April 30, 2019
Rich Nathan
Great is Thy Faithfulness

Great is Thy Faithfulness

When I was a young leader, I used to be incredibly impressed by people’s gifting. What an incredible preacher! I wish I could preach like that. She’s amazing—what a talented singer! What an extraordinary writer! What a gifted prophet!

I still love gifting. But the longer I’ve been in ministry, the more I find myself admiring people who simply show up. I love faithful people who serve in quiet, out-of-the-spotlight ways—teaching our kids week in and week out, opening their homes for small group, helping people with their marriages, teaching English as a second language in our Community Center, mentoring children in one of the elementary schools, handing out groceries at our food pantries.

Over the years, I’ve met dozens and dozens of people who are super-excited about Vineyard Columbus and seem to be everywhere for about six months or a year. Then they are never heard from again.

But people who show up to counsel financially struggling people year in and year out, people at Lane Avenue who have been carrying in chairs and setting up for seven or eight years every Sunday morning, people in Baker’s Delight who bake cookies and cakes every week for our various ministries and for our Monday night services—they are the people that I respect most in the church.

To use a baseball analogy, the people I admire are the Cal Ripkens of the world. Ripken was a baseball player who set the record for consecutive baseball games played at over 2,600 games. From 1982 to 1998—16 straight years—Cal Ripken never missed one game. Other players sat out because they were tired, because they were hung over, because they were hurt. But Cal played every game, whether he felt good or bad, whether his back hurt, whether he sprained an ankle, or was tired—he played and he played.

There are literally dozens of verses in Scripture that assert that God is faithful, and therefore can be trusted.

Psalm 33:4
4 For the word of the Lord is right and true;
he is faithful in all he does.

Psalm 100:5
5 For the Lord is good and his love endures forever;
his faithfulness continues through all generations.

Lamentations 3:22-23
22 Because of the Lord’s great love we are not consumed,
for his compassions never fail.
23 They are new every morning;
great is your faithfulness.

1 John 1:9
9 If we confess our sins, he is faithful and just and will forgive us our sins and purify us from all unrighteousness.

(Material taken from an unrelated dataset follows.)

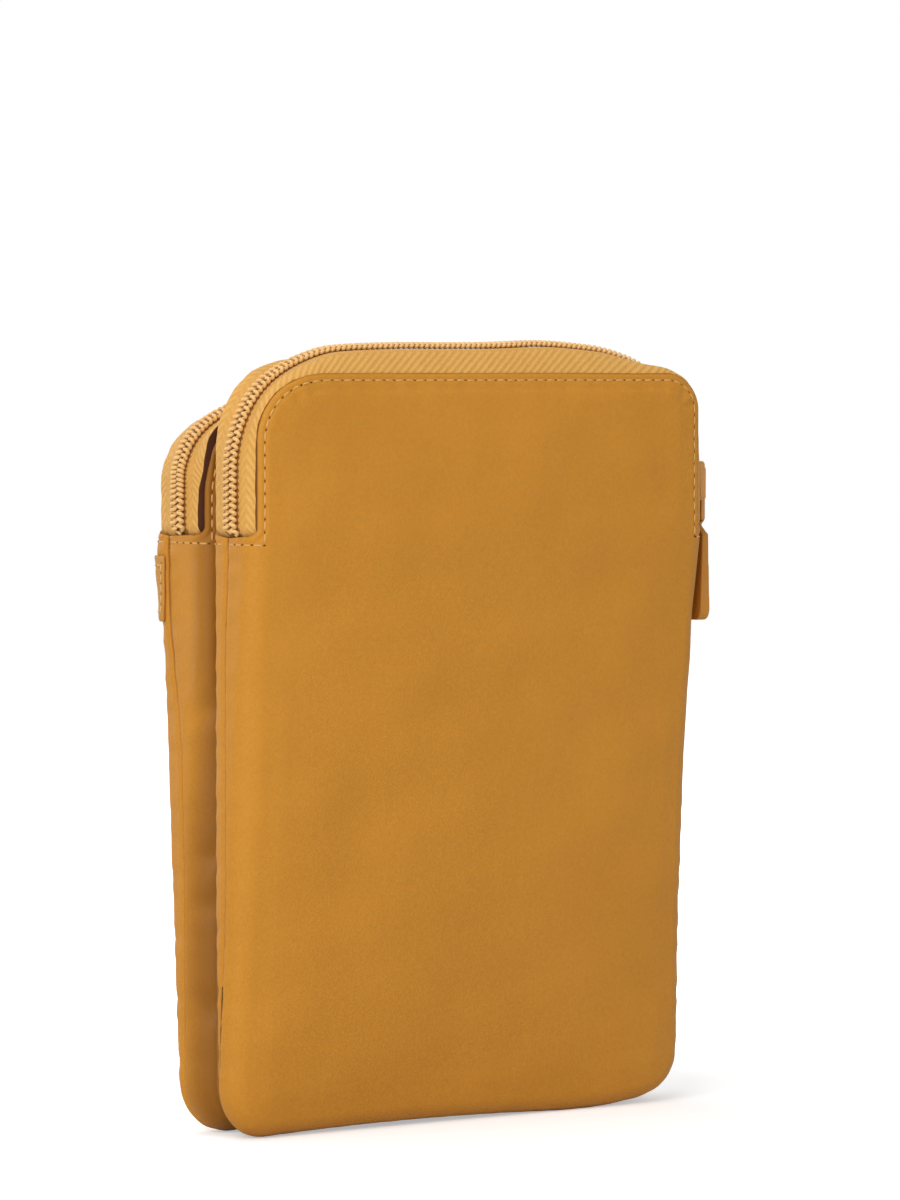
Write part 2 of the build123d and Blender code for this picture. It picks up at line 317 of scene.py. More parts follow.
def two_sided(front, back):
    """Points and faces of a closed band between two grids of points."""
    lines, count = front.shape[:2]
    wide = 2 * count
    faces = grid_faces(lines, wide)
    faces += [(i - 1, i - wide, i, i + wide - 1) for i in range(wide, wide * lines, wide)]
    for near, way in ((0, -1), ((lines - 1) * wide, 1)):
        far = near + wide - 1
        faces += [(near + j, near + j + 1, far - 1 - j, far - j)[::way] for j in range(count - 1)]
    return np.concatenate([front, back[:, ::-1]], 1), faces


def weld(points, faces):
    """Points closer than a hair become one, and faces that collapse are dropped. The last result
    says which of the given faces each kept one is."""
    keys = np.round(points.reshape(-1, 3) / 0.002).astype(np.int64)
    _, first, inverse = np.unique(keys, axis=0, return_index=True, return_inverse=True)
    inverse = inverse.reshape(-1)
    kept, sources = [], []
    for source, face in enumerate(faces):
        corners = tuple(dict.fromkeys(int(inverse[index]) for index in face))
        if len(corners) > 2:
            kept.append(corners)
            sources.append(source)
    return points.reshape(-1, 3)[first], kept, first, np.array(sources)


def weave(piece, places):
    """Places of the points in the woven cloth, given in millimetres, as a UV map."""
    layer = piece.data.uv_layers.new(name="weave")
    index = np.zeros(len(piece.data.loops), int)
    piece.data.loops.foreach_get("vertex_index", index)
    layer.data.foreach_set("uv", (places.reshape(-1, 2) / CM)[index].reshape(-1))


def normals_of(grid):
    """Unit normals of a grid of points, with the lines wrapped round."""
    return unit(np.cross(np.roll(grid, -1, 0) - np.roll(grid, 1, 0), np.gradient(grid, axis=1)))


def belongs(piece, slot, *nodes, fold=None, body="pouches", fill=None):
    """Hides the CAD nodes that a piece stands for and gives back the piece, which moves with a body or,
    where a pouch is given as the fold, keeps its place baked into its points. The slot is not used."""
    if nodes:
        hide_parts(*nodes)
    if fold is None:
        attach(piece, body)
    else:
        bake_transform(piece)
    return piece


# -------- panels

class Outline:
    """Section lines once round a pouch's panel: where they start, which way is out, how the edge
    turns there, and where the cloth's own edge lies on each."""

    def __init__(self, p, outer):
        self.p, self.outer, self.turn = p, outer, 1 if outer else -1
        self.name = f"{p.side}_outer" if outer else f"{p.side}_inner"
        left_radius, right_radius = CORNERS[self.name]
        left, right = self.half_round(-1, left_radius), self.half_round(1, right_radius)[::-1]
        crown, foot = (0.0, p.top, 0.0, 1.0), (0.0, 0.0, 0.0, -1.0)
        self.x, self.z, self.nx, self.nz = self.lines = np.concatenate([[foot], left, [crown], right]).T
        self.up = np.clip(self.nz, 0, 1) ** 1.5
        self.beside_zip = self.z > p.zip_end - 0.01
        self.radius = self.edge_radius()
        self.tucked = self.tuck() * self.turn
        self.rise = self.pillow(self.z)
        self.start = (self.edge_depth(self.z) - self.tucked) * self.turn - self.radius
        self.last = HALF_PI - np.arctan(self.rise / PILLOW_REACH)
        self.end = self.start + self.radius * self.last
        self.rim = self.rim_line()
        self.edge = np.where(self.beside_zip, self.window_edge(), side_seam(p, self.z) * self.turn)

    def half_round(self, way, radius):
        """x, z and normal of the lines up one side, from the bottom's middle to the top's."""
        half, top, bend = self.p.half, self.p.top, BOTTOM_RADIUS
        low_end, high_end = self.p.zip_end - 8.0, top - radius

        def lines(x, z, nx, nz):
            return np.stack(np.broadcast_arrays(x, z, nx, nz), 1)

        def corner(radius, z, first, last, count):
            angles = np.linspace(first, last, count)[1:-1]
            nx, nz = np.cos(angles), np.sin(angles)
            return lines(half - radius + radius * nx, z + radius * nz, nx, nz)

        window = self.p.zip_end + WINDOW_RISE * (1 - np.cos(np.linspace(0, HALF_PI, 10)[1:]))
        heights = np.concatenate([np.linspace(bend, low_end, 70)[:-1],
                                  np.linspace(low_end, self.p.zip_end, 17),
                                  window, np.linspace(window[-1], high_end, 16)[1:]])
        rows = [lines(np.linspace(0, half - bend, 27)[1:], 0.0, 0.0, -1.0),
                corner(bend, bend, -HALF_PI, 0, 18),
                lines(half, heights, 1.0, 0.0),
                corner(radius, high_end, 0, HALF_PI, 36),
                lines(np.linspace(half - radius, 0, 34)[:-1], top, 0.0, 1.0)]
        return np.concatenate(rows) * (way, 1, way, 1)

    def edge_depth(self, z):
        """v of the face where the edge's rounding ends."""
        p = self.p
        if not self.outer:
            return np.full_like(z, p.inner + 0.5)
        foot, lean = LEAN[p.side]
        depth = foot + lean * np.minimum(z, p.zip_end)
        if p.side == "front":
            return depth + 0.9 * ramp(z, 128.0, 16.0)
        return depth + 1.2 * bell(np.minimum(z, 137.0), 137.0, 15.0)

    def tuck(self):
        """How far the edge beside the zip lies behind the face."""
        if self.outer and self.p.side == "rear":
            return 2.1 * ramp(self.z, self.p.zip_end - 1.6, 4.0)
        return np.zeros_like(self.z)

    def edge_radius(self):
        """Radius of the rounding from the side to the face: larger along the crest."""
        z, up = self.z, self.up
        if not self.outer:
            depth, foot, fall = (5.2, 82.0, 36.0) if self.p.side == "rear" else (1.8, 0.0, 60.0)
            return 3.8 + 1.5 * up + depth * (1 - ramp(z, foot, fall))
        if self.p.side == "rear":
            return 2.9 + 2.0 * up
        right = smooth(self.nx) * ramp(z, 120.0, 30.0)
        below = 1.7 * (1 - ramp(z, 85.0, 45.0))
        return 3.6 + 1.4 * ramp(z, 0.0, 120.0) + below + 1.2 * right * (1 - up) + 4.0 * up

    def pillow(self, z):
        """How far the middle of the face stands out from its rounded edge."""
        if self.outer and self.p.side == "front":
            return 3.3 - 1.1 * ramp(z, 0.0, 150.0)
        return np.full_like(z, 1.2 if self.outer else 0.5)

    def rim_line(self):
        """Along, to the folded edge beside the zip."""
        p = self.p
        if not self.outer:
            if p.side == "front":
                return np.full_like(self.z, 9.4)
            return 8.8 + 1.3 * ramp(self.z, p.zip_end + 9.0, 16.0)
        angle = 64.0
        if p.side == "front":
            angle = (43.0 + 14.0 * ramp(self.x, -30.0, 60.0)) * (1 - self.up) + 63.0 * self.up
        return self.start + self.radius * np.radians(angle)

    def window_edge(self):
        """The cloth's edge above the zip's end: a rounded corner up to the rim."""
        climb = np.clip((self.z - self.p.zip_end) / WINDOW_RISE, 0, 1)
        first = np.minimum(WINDOW_CORNER[self.name], self.rim - 0.3)
        return first + (self.rim - first) * np.sin(np.arccos(1 - climb))

    def at(self, index, name):
        """A line's value between lines, as a column."""
        values = getattr(self, name)
        return np.interp(index, np.arange(len(values)), values)[:, None]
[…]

In the darkest days of Israel’s history, the prophet Jeremiah wrote the Old Testament book that we call Lamentations. Jerusalem, the capital of Judah, had been sacked by the Babylonians. The king and most of the people were dragged into exile hundreds of miles away from the Promised Land. The Temple, the center of Jewish life, was burned to the ground. The Ark of the Covenant which contained the Ten Commandments was stolen, never to be found again. The presence of God left Israel. Tens of thousands of Jews were slaughtered. The economy was not simply in depression; it was non-existent. There weren’t farmers to farm the fields anymore. There weren’t craftsmen to build anything. Just a few refugees were left in the Promised Land, scrounging for food and shelter. Jeremiah experienced an ancient Holocaust.

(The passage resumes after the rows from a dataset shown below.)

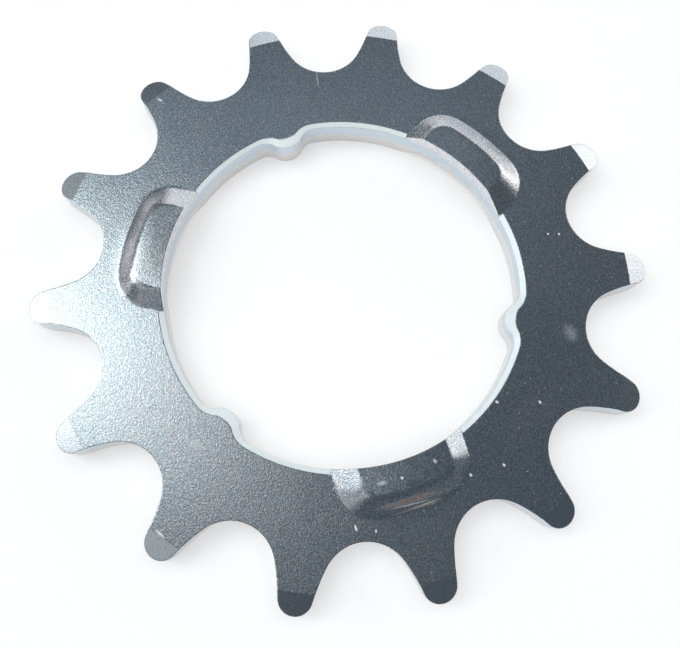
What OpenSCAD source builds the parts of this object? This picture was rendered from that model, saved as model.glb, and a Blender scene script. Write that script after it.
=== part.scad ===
// Hub gear sprocket: a flat toothed ring with three drive lugs in its bore and
// three pressed-up pads between them. Millimetres, +Z up, the back face on Z = 0
// and the bore centre on the Z axis. A tooth gap is centred on +X.

/* [Chain] */

// Distance from one chain roller to the next
chain_pitch = 12.7; // [8:0.1:16]
// Number of teeth
teeth = 14; // [12:1:22]
// Radius of the round seat that a roller rests in
seat_radius = 4.2; // [3.9:0.05:4.4]
// Half of the angle that the round seat covers
seat_half_angle = 57.5; // [52:0.5:60]

/* [Teeth] */

// How far the tooth tips stand outside the pitch circle
tip_height = 2.5; // [2:0.05:3]
// Radius of the rounded tooth tips
tip_radius = 1.6; // [1.3:0.05:1.8]
// Length of the bevel on each tip, from the tip inwards
tip_bevel_length = 2.1; // [1:0.05:3]
// Depth of that bevel at the tip, on both faces
tip_bevel_depth = 0.7; // [0.3:0.05:1]

/* [Plate and bore] */

// Thickness of the plate
plate_thickness = 3; // [2.2:0.1:4]
// Diameter of the bore between the lugs
bore_diameter = 35.6; // [33:0.1:37]
// Width of the chamfer round the bore, on the front only
rim_chamfer = 0.55; // [0.3:0.05:0.7]
// Width that the chamfer grows to on the nose of each lug
nose_chamfer = 1.1; // [0.4:0.05:1.2]
// Depth of that chamfer all along
chamfer_depth = 0.2; // [0.15:0.05:0.4]

/* [Drive lugs] */

// Number of lugs, and of pads
lug_count = 3; // [3:1:3]
// Turn from a gap centre to the first lug
first_lug_turn = 15.5; // [0:0.5:25]
// How far a lug stands into the bore
lug_height = 1.45; // [1:0.05:2]
// Radius of the lug's round nose
lug_nose_radius = 2; // [1.5:0.05:2.5]
// Radius where a lug runs into the bore wall
lug_root_radius = 1.5; // [1:0.05:2]

/* [Pressed pads] */

// Turn from a lug to the middle of the next pad
pad_turn = 57.3; // [52:0.5:64]
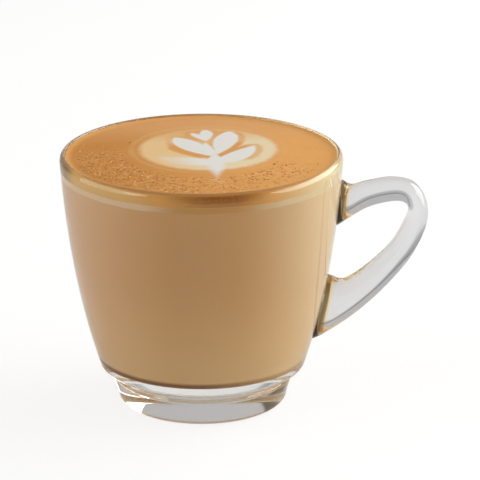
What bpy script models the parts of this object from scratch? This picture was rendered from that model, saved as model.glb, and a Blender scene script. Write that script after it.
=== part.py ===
"""A handled glass cup filled to the brim with milk coffee, with a tulip of milk foam on its crema.

Metres, +Z up. The origin is the centre of the foot's underside, and the handle points along +X.
"""

import math

import bmesh
import bpy

# Outside of the glass
CUP_HEIGHT = 0.0761
RIM_RADIUS = 0.0415
LIP_THICKNESS = 0.0019
LIP_OUTSIDE = 0.0019
LIP_INSIDE = 0.00045
SIDE_LOW = (0.03075, 0.0120)
SIDE_BEND = (0.0394, 0.0390)
SIDE_CORNER = (0.0302, 0.0101)
LEDGE = (0.0277, 0.0105)
NECK_TOP = (0.0263, 0.0100)
NECK_FOOT = (0.0264, 0.0085)
FOOT_SHOULDER = (0.0269, 0.0076)
FOOT_RADIUS = 0.02475
FOOT_EDGE = 0.0006

# Inside of the glass
FLOOR_HEIGHT = 0.0130
WALL_LOW = 0.0032
FLOOR_CORNER = 0.0055

# Each section across the handle, from the arch's outer edge to its inner edge, as x, z of both
HANDLE_SECTIONS = (
    ((0.0396, 0.0672), (0.0386, 0.0536)),
    ((0.0416, 0.0669), (0.0403, 0.0540)),
    ((0.0442, 0.0657), (0.0436, 0.0562)),
    ((0.0490, 0.0668), (0.0492, 0.0594)),
    ((0.0560, 0.0678), (0.0555, 0.0610)),
    ((0.0625, 0.0663), (0.0592, 0.0608)),
    ((0.0663, 0.0608), (0.0608, 0.0586)),
    ((0.0662, 0.0534), (0.0599, 0.0549)),
    ((0.0615, 0.0433), (0.0557, 0.0474)),
    ((0.0533, 0.0333), (0.0489, 0.0407)),
    ((0.0447, 0.0254), (0.0425, 0.0365)),
    ((0.0363, 0.0196), (0.0389, 0.0372)),
    ((0.0316, 0.0176), (0.0359, 0.0382)),
)
HANDLE_DEPTH = 0.0088
ROOT_DEPTH = 0.0108
ROOT_SECTIONS = 2
SECTION_SQUARENESS = 2.6

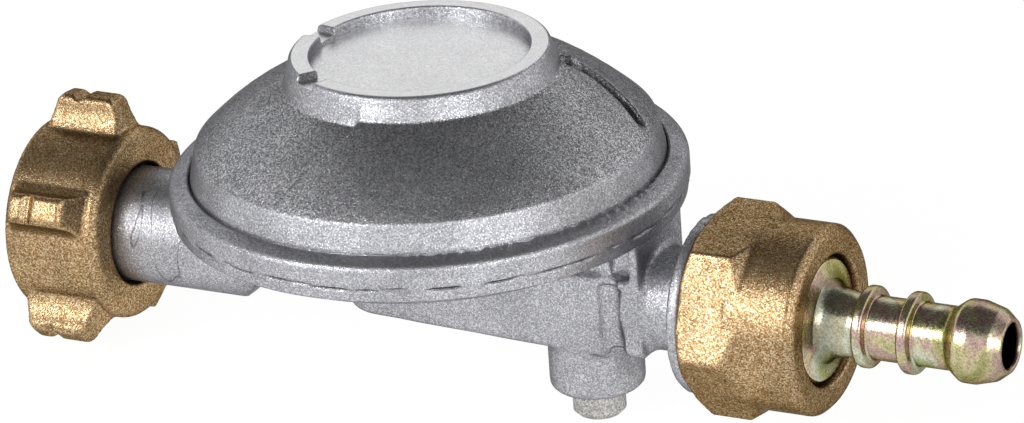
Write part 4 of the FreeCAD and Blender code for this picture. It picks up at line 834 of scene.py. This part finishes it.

What did Jeremiah do? He wrote a series of laments that were collected in this book of Lamentations. He poured out his complaints to God. But in the middle of Lamentations, even in the darkest days imaginable, Jeremiah rebuilt his faith upon the bedrock truth of God’s faithfulness.

Jeremiah wrote:
Lamentations 3:21-24
21 Yet this I call to mind
and therefore I have hope:
22 Because of the Lord’s great love we are not consumed,
for his compassions never fail.
23 They are new every morning;
great is your faithfulness.
24 I say to myself, “The Lord is my portion;
therefore I will wait for him.”

How has God been faithful? In thousands of ways but I’ll mention just one: in forgiving us!

1 John 1:9 says this:
9 If we confess our sins, he is faithful and just and will forgive us our sins and purify us from all unrighteousness.

We all struggle with lingering guilt, even after we’ve confessed our sins to God and ask him to forgive us. We all have had times where we’ve wondered, “Are we really forgiven by God?”
The Apostle John says God would not be God if he did not forgive those who have trusted in his Son, Jesus Christ. Jesus paid for our sins by taking our sins upon himself, dying in our place on the cross. God’s forgiveness is rooted in God’s justice. Since the penalty for our sins has been paid by his Son, it would be unjust of God to require payment again from us. Moreover, God is also faithful to forgive the sins of those who have trusted in his Son because he has promised to do that and God does not lie!

We never need to wonder whether God will forgive us if we confess our sins. If God did not forgive the sins of those who turn to Jesus, he would not be the faithful and just God who is revealed in Scripture.

God is faithful to forgive those who confess their sins. And God has been faithful in our history and in the giving campaign we recently completed called The Story Continues! As a church, pray that we will experience thousands of new stories of the faithfulness of God!